● DIRECTIONS
Return every line of the material exactly.

● SUPPLIED MATERIAL

+++

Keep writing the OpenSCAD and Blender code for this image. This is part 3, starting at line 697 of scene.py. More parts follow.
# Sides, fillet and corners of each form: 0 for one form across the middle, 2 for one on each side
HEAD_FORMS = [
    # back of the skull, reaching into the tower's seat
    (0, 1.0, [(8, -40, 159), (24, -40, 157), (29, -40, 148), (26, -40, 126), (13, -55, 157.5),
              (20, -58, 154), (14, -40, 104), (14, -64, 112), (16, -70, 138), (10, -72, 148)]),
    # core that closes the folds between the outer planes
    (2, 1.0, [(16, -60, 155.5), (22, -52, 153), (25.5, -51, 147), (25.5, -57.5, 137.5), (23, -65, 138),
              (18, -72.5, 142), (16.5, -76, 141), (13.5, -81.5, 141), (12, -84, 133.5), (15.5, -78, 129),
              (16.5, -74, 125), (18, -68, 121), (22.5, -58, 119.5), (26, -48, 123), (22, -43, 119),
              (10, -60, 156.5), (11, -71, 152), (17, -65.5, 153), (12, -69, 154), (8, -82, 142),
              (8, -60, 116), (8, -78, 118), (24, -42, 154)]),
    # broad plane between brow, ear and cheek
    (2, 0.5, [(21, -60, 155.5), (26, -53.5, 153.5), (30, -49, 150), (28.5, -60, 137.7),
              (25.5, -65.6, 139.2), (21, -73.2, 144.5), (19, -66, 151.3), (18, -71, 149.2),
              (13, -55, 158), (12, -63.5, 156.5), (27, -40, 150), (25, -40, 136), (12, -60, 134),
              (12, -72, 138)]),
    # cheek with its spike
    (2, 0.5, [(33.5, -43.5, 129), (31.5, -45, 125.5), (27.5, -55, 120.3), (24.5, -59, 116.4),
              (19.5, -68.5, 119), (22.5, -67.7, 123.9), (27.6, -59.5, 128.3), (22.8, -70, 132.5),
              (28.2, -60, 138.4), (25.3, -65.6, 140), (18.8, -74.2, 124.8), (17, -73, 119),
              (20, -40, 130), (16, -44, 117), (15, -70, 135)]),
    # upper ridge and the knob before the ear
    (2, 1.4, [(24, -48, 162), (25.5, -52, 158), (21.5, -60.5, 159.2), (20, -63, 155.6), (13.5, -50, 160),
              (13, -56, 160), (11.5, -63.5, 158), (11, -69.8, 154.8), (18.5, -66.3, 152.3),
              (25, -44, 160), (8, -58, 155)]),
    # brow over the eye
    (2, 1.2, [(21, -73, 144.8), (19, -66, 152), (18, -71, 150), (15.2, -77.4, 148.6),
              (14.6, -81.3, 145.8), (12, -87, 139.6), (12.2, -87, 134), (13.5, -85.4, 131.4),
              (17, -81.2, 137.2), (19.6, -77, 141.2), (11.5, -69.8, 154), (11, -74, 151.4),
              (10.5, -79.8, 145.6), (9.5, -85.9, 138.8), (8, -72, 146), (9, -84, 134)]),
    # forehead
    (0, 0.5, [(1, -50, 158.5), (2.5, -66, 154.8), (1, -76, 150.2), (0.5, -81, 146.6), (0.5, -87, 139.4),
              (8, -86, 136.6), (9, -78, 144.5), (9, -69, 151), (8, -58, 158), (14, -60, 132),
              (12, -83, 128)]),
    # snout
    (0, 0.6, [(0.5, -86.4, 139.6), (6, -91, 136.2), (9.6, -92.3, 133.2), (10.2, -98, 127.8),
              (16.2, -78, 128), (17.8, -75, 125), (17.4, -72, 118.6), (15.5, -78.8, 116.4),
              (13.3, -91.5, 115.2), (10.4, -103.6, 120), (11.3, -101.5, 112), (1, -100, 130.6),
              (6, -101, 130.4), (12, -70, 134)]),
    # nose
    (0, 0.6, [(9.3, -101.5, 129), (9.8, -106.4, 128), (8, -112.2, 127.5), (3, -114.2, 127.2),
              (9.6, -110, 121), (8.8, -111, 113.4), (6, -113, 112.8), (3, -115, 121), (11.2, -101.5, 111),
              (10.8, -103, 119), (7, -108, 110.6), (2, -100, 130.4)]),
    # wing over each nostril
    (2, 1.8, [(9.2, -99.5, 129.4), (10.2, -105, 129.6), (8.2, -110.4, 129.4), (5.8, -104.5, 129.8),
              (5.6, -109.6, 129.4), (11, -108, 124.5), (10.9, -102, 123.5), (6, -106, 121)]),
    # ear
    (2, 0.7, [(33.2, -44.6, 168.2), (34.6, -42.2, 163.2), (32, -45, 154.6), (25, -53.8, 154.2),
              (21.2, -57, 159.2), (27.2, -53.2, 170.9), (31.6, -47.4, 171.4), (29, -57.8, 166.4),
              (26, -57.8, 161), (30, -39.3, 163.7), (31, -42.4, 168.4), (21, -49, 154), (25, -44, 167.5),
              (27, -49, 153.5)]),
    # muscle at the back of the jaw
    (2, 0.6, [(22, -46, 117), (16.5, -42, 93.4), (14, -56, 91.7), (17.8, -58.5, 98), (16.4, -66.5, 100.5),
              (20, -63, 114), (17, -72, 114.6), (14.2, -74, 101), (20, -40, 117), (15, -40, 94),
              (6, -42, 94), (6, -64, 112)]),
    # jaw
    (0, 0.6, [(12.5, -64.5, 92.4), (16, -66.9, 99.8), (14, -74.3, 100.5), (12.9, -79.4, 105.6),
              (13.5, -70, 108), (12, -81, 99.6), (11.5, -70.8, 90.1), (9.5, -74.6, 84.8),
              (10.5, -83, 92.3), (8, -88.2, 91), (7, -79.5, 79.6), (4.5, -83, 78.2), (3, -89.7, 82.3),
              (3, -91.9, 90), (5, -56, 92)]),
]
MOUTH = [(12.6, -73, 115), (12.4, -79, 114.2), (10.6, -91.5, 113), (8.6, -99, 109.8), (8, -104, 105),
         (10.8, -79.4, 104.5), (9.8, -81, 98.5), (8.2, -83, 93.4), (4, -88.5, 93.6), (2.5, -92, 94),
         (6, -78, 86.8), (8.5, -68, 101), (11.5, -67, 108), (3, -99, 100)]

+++

● SOLUTION BELOW
Keep writing the OpenSCAD and Blender code for this image. This is part 3, starting at line 697 of scene.py. More parts follow.
# Sides, fillet and corners of each form: 0 for one form across the middle, 2 for one on each side
HEAD_FORMS = [
    # back of the skull, reaching into the tower's seat
    (0, 1.0, [(8, -40, 159), (24, -40, 157), (29, -40, 148), (26, -40, 126), (13, -55, 157.5),
              (20, -58, 154), (14, -40, 104), (14, -64, 112), (16, -70, 138), (10, -72, 148)]),
    # core that closes the folds between the outer planes
    (2, 1.0, [(16, -60, 155.5), (22, -52, 153), (25.5, -51, 147), (25.5, -57.5, 137.5), (23, -65, 138),
              (18, -72.5, 142), (16.5, -76, 141), (13.5, -81.5, 141), (12, -84, 133.5), (15.5, -78, 129),
              (16.5, -74, 125), (18, -68, 121), (22.5, -58, 119.5), (26, -48, 123), (22, -43, 119),
              (10, -60, 156.5), (11, -71, 152), (17, -65.5, 153), (12, -69, 154), (8, -82, 142),
              (8, -60, 116), (8, -78, 118), (24, -42, 154)]),
    # broad plane between brow, ear and cheek
    (2, 0.5, [(21, -60, 155.5), (26, -53.5, 153.5), (30, -49, 150), (28.5, -60, 137.7),
              (25.5, -65.6, 139.2), (21, -73.2, 144.5), (19, -66, 151.3), (18, -71, 149.2),
              (13, -55, 158), (12, -63.5, 156.5), (27, -40, 150), (25, -40, 136), (12, -60, 134),
              (12, -72, 138)]),
    # cheek with its spike
    (2, 0.5, [(33.5, -43.5, 129), (31.5, -45, 125.5), (27.5, -55, 120.3), (24.5, -59, 116.4),
              (19.5, -68.5, 119), (22.5, -67.7, 123.9), (27.6, -59.5, 128.3), (22.8, -70, 132.5),
              (28.2, -60, 138.4), (25.3, -65.6, 140), (18.8, -74.2, 124.8), (17, -73, 119),
              (20, -40, 130), (16, -44, 117), (15, -70, 135)]),
    # upper ridge and the knob before the ear
    (2, 1.4, [(24, -48, 162), (25.5, -52, 158), (21.5, -60.5, 159.2), (20, -63, 155.6), (13.5, -50, 160),
              (13, -56, 160), (11.5, -63.5, 158), (11, -69.8, 154.8), (18.5, -66.3, 152.3),
              (25, -44, 160), (8, -58, 155)]),
    # brow over the eye
    (2, 1.2, [(21, -73, 144.8), (19, -66, 152), (18, -71, 150), (15.2, -77.4, 148.6),
              (14.6, -81.3, 145.8), (12, -87, 139.6), (12.2, -87, 134), (13.5, -85.4, 131.4),
              (17, -81.2, 137.2), (19.6, -77, 141.2), (11.5, -69.8, 154), (11, -74, 151.4),
              (10.5, -79.8, 145.6), (9.5, -85.9, 138.8), (8, -72, 146), (9, -84, 134)]),
    # forehead
    (0, 0.5, [(1, -50, 158.5), (2.5, -66, 154.8), (1, -76, 150.2), (0.5, -81, 146.6), (0.5, -87, 139.4),
              (8, -86, 136.6), (9, -78, 144.5), (9, -69, 151), (8, -58, 158), (14, -60, 132),
              (12, -83, 128)]),
    # snout
    (0, 0.6, [(0.5, -86.4, 139.6), (6, -91, 136.2), (9.6, -92.3, 133.2), (10.2, -98, 127.8),
              (16.2, -78, 128), (17.8, -75, 125), (17.4, -72, 118.6), (15.5, -78.8, 116.4),
              (13.3, -91.5, 115.2), (10.4, -103.6, 120), (11.3, -101.5, 112), (1, -100, 130.6),
              (6, -101, 130.4), (12, -70, 134)]),
    # nose
    (0, 0.6, [(9.3, -101.5, 129), (9.8, -106.4, 128), (8, -112.2, 127.5), (3, -114.2, 127.2),
              (9.6, -110, 121), (8.8, -111, 113.4), (6, -113, 112.8), (3, -115, 121), (11.2, -101.5, 111),
              (10.8, -103, 119), (7, -108, 110.6), (2, -100, 130.4)]),
    # wing over each nostril
    (2, 1.8, [(9.2, -99.5, 129.4), (10.2, -105, 129.6), (8.2, -110.4, 129.4), (5.8, -104.5, 129.8),
              (5.6, -109.6, 129.4), (11, -108, 124.5), (10.9, -102, 123.5), (6, -106, 121)]),
    # ear
    (2, 0.7, [(33.2, -44.6, 168.2), (34.6, -42.2, 163.2), (32, -45, 154.6), (25, -53.8, 154.2),
              (21.2, -57, 159.2), (27.2, -53.2, 170.9), (31.6, -47.4, 171.4), (29, -57.8, 166.4),
              (26, -57.8, 161), (30, -39.3, 163.7), (31, -42.4, 168.4), (21, -49, 154), (25, -44, 167.5),
              (27, -49, 153.5)]),
    # muscle at the back of the jaw
    (2, 0.6, [(22, -46, 117), (16.5, -42, 93.4), (14, -56, 91.7), (17.8, -58.5, 98), (16.4, -66.5, 100.5),
              (20, -63, 114), (17, -72, 114.6), (14.2, -74, 101), (20, -40, 117), (15, -40, 94),
              (6, -42, 94), (6, -64, 112)]),
    # jaw
    (0, 0.6, [(12.5, -64.5, 92.4), (16, -66.9, 99.8), (14, -74.3, 100.5), (12.9, -79.4, 105.6),
              (13.5, -70, 108), (12, -81, 99.6), (11.5, -70.8, 90.1), (9.5, -74.6, 84.8),
              (10.5, -83, 92.3), (8, -88.2, 91), (7, -79.5, 79.6), (4.5, -83, 78.2), (3, -89.7, 82.3),
              (3, -91.9, 90), (5, -56, 92)]),
]
MOUTH = [(12.6, -73, 115), (12.4, -79, 114.2), (10.6, -91.5, 113), (8.6, -99, 109.8), (8, -104, 105),
         (10.8, -79.4, 104.5), (9.8, -81, 98.5), (8.2, -83, 93.4), (4, -88.5, 93.6), (2.5, -92, 94),
         (6, -78, 86.8), (8.5, -68, 101), (11.5, -67, 108), (3, -99, 100)]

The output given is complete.